Only a few days ago I found myself riding through the gloom of an early, overcast morning. The air was cool and thick with humidity, the sky promising rain that – perhaps – wouldn’t actually come. The day itself emerged as hot and sultry and sticky.
But this was still morning and I ascended a long, but not especially steep hill, shifting down one gear so as not to vary my cadence appreciably. Ahead of me in the distance a yard light flickered and quietly emerged as a glow, faint yet distinctly separate from the dusk.
Pedaling past a house with a fenced in front yard, a tiny dog rushed forward, fierce with possibility. On the front porch sat a very large, sloth-like man, wearing naught but a pair of whitey-tighty briefs. I saw him pull deeply on a cigarette as I approached. The embers suddenly glowed brightly, then not. He slowly exhaled a stream of murky smoke and leaned to the floor of the porch to grasp what I imagined to be a coffee mug. In a voice muffled by misty air he hushed the dog.
And I continued up the hill, leaving house, dog, and raspy cough behind me in the almost night.
The weather took a change for the better over the weekend. As an interesting change of pace I joined a charity ride that departed during the late afternoon. With a steady breeze and almost cool temperatures, this event was very unlike most that I ride during the desert months of Missouri August.
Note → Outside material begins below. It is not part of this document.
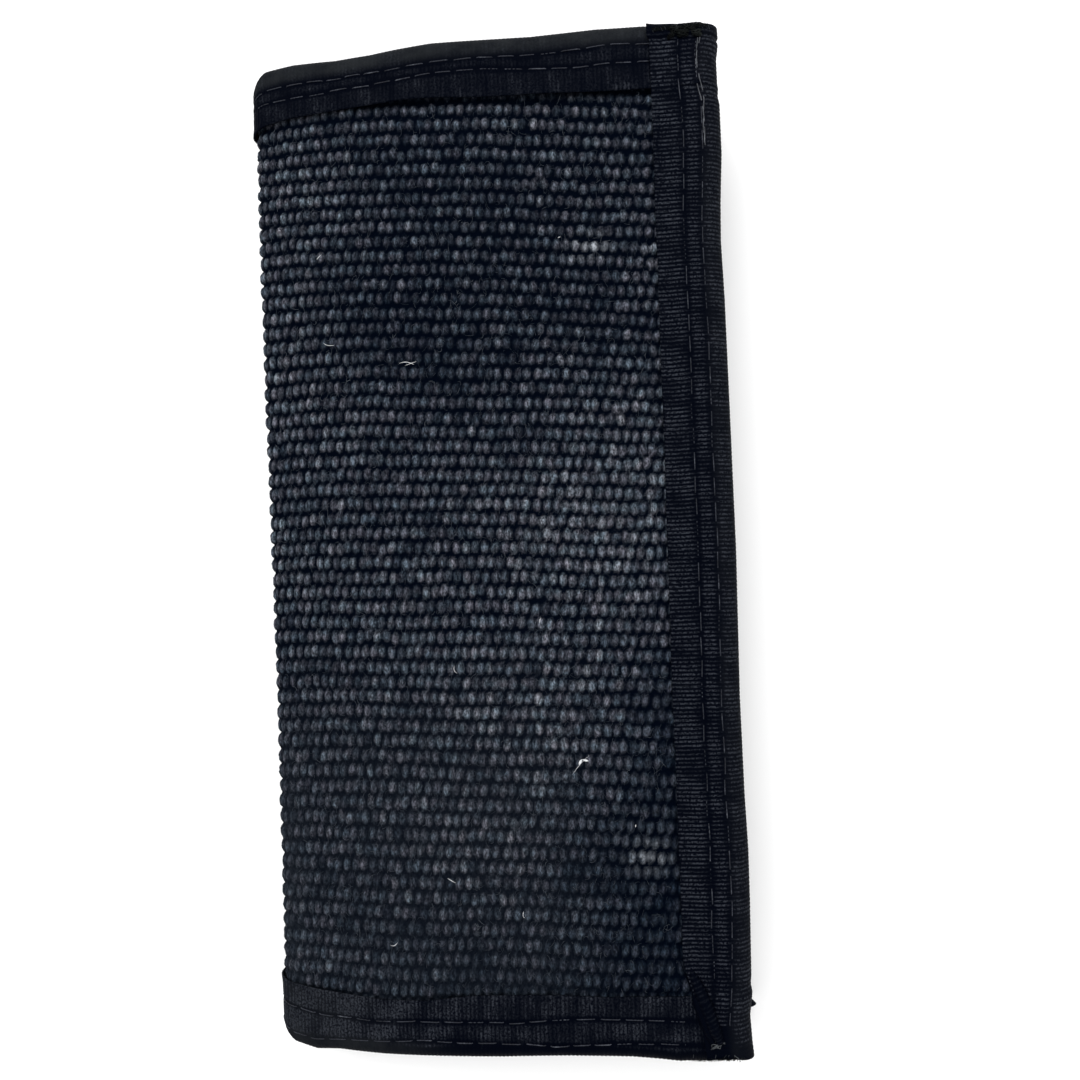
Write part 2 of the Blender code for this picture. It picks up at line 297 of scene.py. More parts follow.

My decision to register for the Tour de Jazz KC was a very last minute one. Much as I hate -absolutely hate – all of the rides that are christened with “Tour de …”, I was happy to support the jazz community. We have a great jazz tradition in Kansas City (think Charlie Parker, the Count, Benny Moten, etc.) and the ride promised live jazz music at all the rest stops along the way. Plus, the weather promised to be phenomenal for a Saturday afternoon in late August: no humidity, no heat, and a nice breeze. I’ll be darned if I’m staying home and watching the last of the Juice Olympics on such a day as this!
Most of the local rides take you back over the same tired routes around town, so I was pleased to discover this event was anything but the the samo samo. We headed into a part of town that one might charitably refer to as downtrodden. One might also be apprehensive about cycling through those neighborhoods, but my personal experience was that there were lots of people enjoying the day on their front porches. They all waved and smiled. I waved and smiled back. Some wanted to chat, so I chatted. OK, a group of ten year old boys did cheer us on and then pelt boulder sized gravel at us, and I did have one especially large rock bounce safely off my helmet. But after bellowing out my trademarked grumpy old man yell, they ran off, giggling the entire way.
Most charity rides are flat and marked well. This was neither. A cluster of cyclists that I found myself in discovered we’d gone off the route on numerous occasions – once we had to double back up a hill, fully five miles behind the pack we’d started with. And the hills! Man, I usually don’t shy away from them, but we hit one relatively short climb that appeared to be straight up. For the first time in probably five or six years I found myself walking (barely) the final hundred feet.
Our route took us to the gravesites of jazz greats Charlie Parker and Bennie Moten. It also took us right through the heart of traffic entering Kaufmann Stadium for a Royals game. I weaved through the throngs of cars with my heart catching in my throat. I noticed a few others in my mirror dismounting and walking that mile or so along landscape with nary a sidewalk in sight.
But the best part was the rest stops. Local jazz artists and session musicians were jamming at every SAG station. I love jazz, and these guys – many of them pretty long in the tooth – were just hammering it. I made a few quick reference sketches and took a couple of photos with my iPhone so that I could make the illustration pictured above this afternoon. Of course, I listened to jazz classics in the studio while I drew.